Following PUNK WEDDING's all-too-brief blast of kickass silliness, I graduated from college and spent the next few years concentrating less on music and trying instead to get acclimated to the realities of earning a living, thus not encountering Fraulein Hagen again until 1993's REVOLUTION BALLROOM.

Her voice was still there but some undefinable element was missing from the recipe, so as a result I have given Hagen's releases a miss from REVOLUTION BALLROOM on, a policy that saddens me. I am however curious to give a listen to her 1999 album OM NAMAH SHIVAY!, a completely serious rendition of the Hare Krishna mantra.

Even during the days when I listened to her stuff as it was coming out, Hagen came off as a spiritually restless eccentric, first embracing what appeared at the time to be Born Again Christianity (as noted in the lyrics to "Born in Xixax": "Well I believe in Jesus/I preach it loud and stark") and then traveling a path of enlightenment that seems to have at one point culminated in Krishna Consciousness. Whatever the case may be, Nina Hagen continues to fascinate me, both as an artist and as a human being, and I hope she stays around for a long while, being here to intrigue, inspire, and incite mass confusion wherever she goes. A true beauty, possessed of a vast and compelling intellect, brazen enough to demonstrate female masturbation techniques on a live Austrian talk show in 1979 (while clothed, but nonetheless something I would have loved to witness from the audience) and by far the most intentionally funny German I have yet to encounter, she's just plain awesome.

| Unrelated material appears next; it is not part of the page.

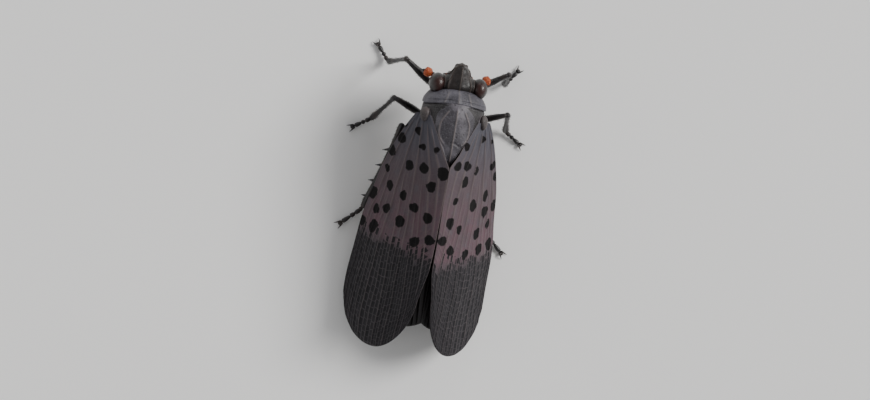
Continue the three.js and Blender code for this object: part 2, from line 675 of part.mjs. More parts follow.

The photo that hung on my bedroom wall from sometime in 1981 through when I left for college in 1983. My mom was simultaneously quite displeased and rather confused whenever she glimpsed it.

1 comment:

Anonymous said...

If you love Nina Hagen, then you might fall in love with Diamanda Galas, a singer whose four-octave operatic voice far surpasses even the already impressive instrument of Hagen.
The album "Saint of the Pit" (which is part of the trilogy "The Mask of the Red Death") probably remains the most impactful work to date as it showcases the limitless vocal and compositional abilities of the singer.